- Set exercise: Your task is to quote the material that follows, in full and exactly.

- Dataset content:
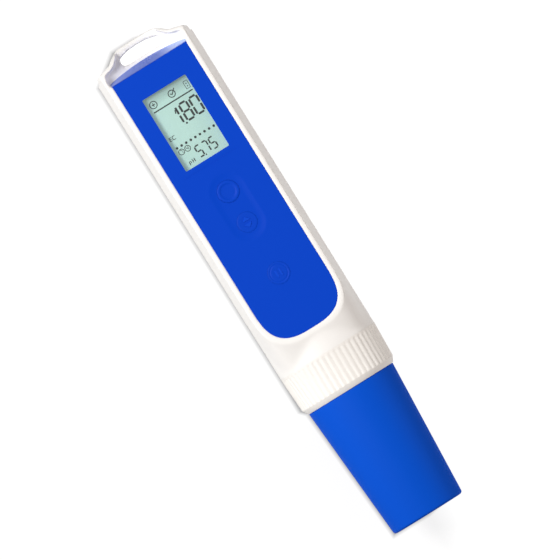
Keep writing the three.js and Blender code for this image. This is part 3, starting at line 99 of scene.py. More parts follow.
# Collar and probe
BORE_RADIUS = 12.7
COLLAR_END = -39.0
THREAD_ROOT = 15.3
THREAD_CREST = 15.8
THREAD_PITCH = 2.0
FLANGE_LOW = -27.6
FLANGE_HIGH = -24.5
FLANGE_RADIUS = 16.15
SLEEVE_RADIUS = 14.6
SLEEVE_TOP = -12.0
PROBE_END = -58.0
BOSS_RADIUS = 9.0
NECK_LOW = -53.5
NECK_HIGH = -41.8
NECK_RADIUS = 13.9
PROBE_FLANGE_RADIUS = 15.6
PROBE_FLANGE_HIGH = -39.3
STEM_RADIUS = 12.4
STEM_TOP = -14.0
SEAL_RADIUS = 0.9
NECK_SEAL = -47.65
LOWER_SEAL = -34.2
UPPER_SEAL = -28.2
GUARD_END = -85.5
GUARD_TOP = -53.6
GUARD_RADIUS = 10.4
GUARD_BORE = 9.3
SENSOR_TOP = -55.1
PIN_END = -78.0
BULB_CENTRE = -78.1
BULB_RADIUS = 3.9
BULB_NECK = 3.2
BULB_X = -4.4

# Cells
CELL_OFFSET = 5.4
CELL_Z = 9.2
CELL_LOW = 6.65
CELL_HIGH = 51.15

LOOP_SHARES = [(1, 0), (0.97, 0.12), (0.893, 0.262), (0.73, 0.4), (0.632, 0.477), (0.551, 0.662),
               (0.384, 0.938), (0.19, 0.985), (0, 1)]
SHELL_SCREWS = ("shell_screw_lower_left", "shell_screw_lower_right", "shell_screw_upper_left",
                "shell_screw_upper_right")
DOOR_SCREWS = ("door_screw_lower", "door_screw_upper")
SCOOP_SHARES = [(1, -0.2), (0.97, 0.08), (0.86, 0.2), (0.73, 0.29), (0.62, 0.52), (0.51, 0.83), (0.47, 1.2)]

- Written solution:
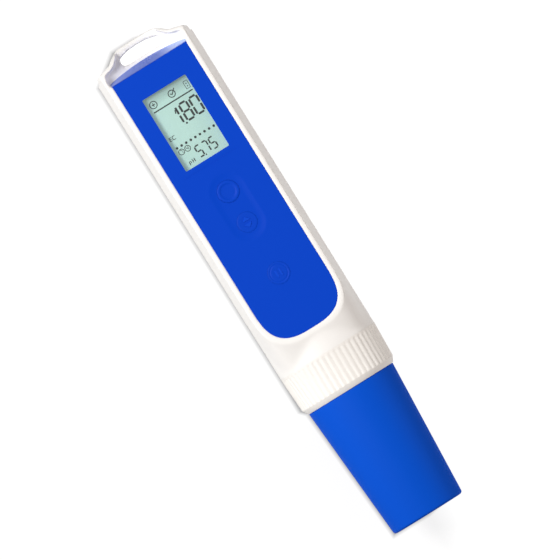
Keep writing the three.js and Blender code for this image. This is part 3, starting at line 99 of scene.py. More parts follow.
# Collar and probe
BORE_RADIUS = 12.7
COLLAR_END = -39.0
THREAD_ROOT = 15.3
THREAD_CREST = 15.8
THREAD_PITCH = 2.0
FLANGE_LOW = -27.6
FLANGE_HIGH = -24.5
FLANGE_RADIUS = 16.15
SLEEVE_RADIUS = 14.6
SLEEVE_TOP = -12.0
PROBE_END = -58.0
BOSS_RADIUS = 9.0
NECK_LOW = -53.5
NECK_HIGH = -41.8
NECK_RADIUS = 13.9
PROBE_FLANGE_RADIUS = 15.6
PROBE_FLANGE_HIGH = -39.3
STEM_RADIUS = 12.4
STEM_TOP = -14.0
SEAL_RADIUS = 0.9
NECK_SEAL = -47.65
LOWER_SEAL = -34.2
UPPER_SEAL = -28.2
GUARD_END = -85.5
GUARD_TOP = -53.6
GUARD_RADIUS = 10.4
GUARD_BORE = 9.3
SENSOR_TOP = -55.1
PIN_END = -78.0
BULB_CENTRE = -78.1
BULB_RADIUS = 3.9
BULB_NECK = 3.2
BULB_X = -4.4

# Cells
CELL_OFFSET = 5.4
CELL_Z = 9.2
CELL_LOW = 6.65
CELL_HIGH = 51.15

LOOP_SHARES = [(1, 0), (0.97, 0.12), (0.893, 0.262), (0.73, 0.4), (0.632, 0.477), (0.551, 0.662),
               (0.384, 0.938), (0.19, 0.985), (0, 1)]
SHELL_SCREWS = ("shell_screw_lower_left", "shell_screw_lower_right", "shell_screw_upper_left",
                "shell_screw_upper_right")
DOOR_SCREWS = ("door_screw_lower", "door_screw_upper")
SCOOP_SHARES = [(1, -0.2), (0.97, 0.08), (0.86, 0.2), (0.73, 0.29), (0.62, 0.52), (0.51, 0.83), (0.47, 1.2)]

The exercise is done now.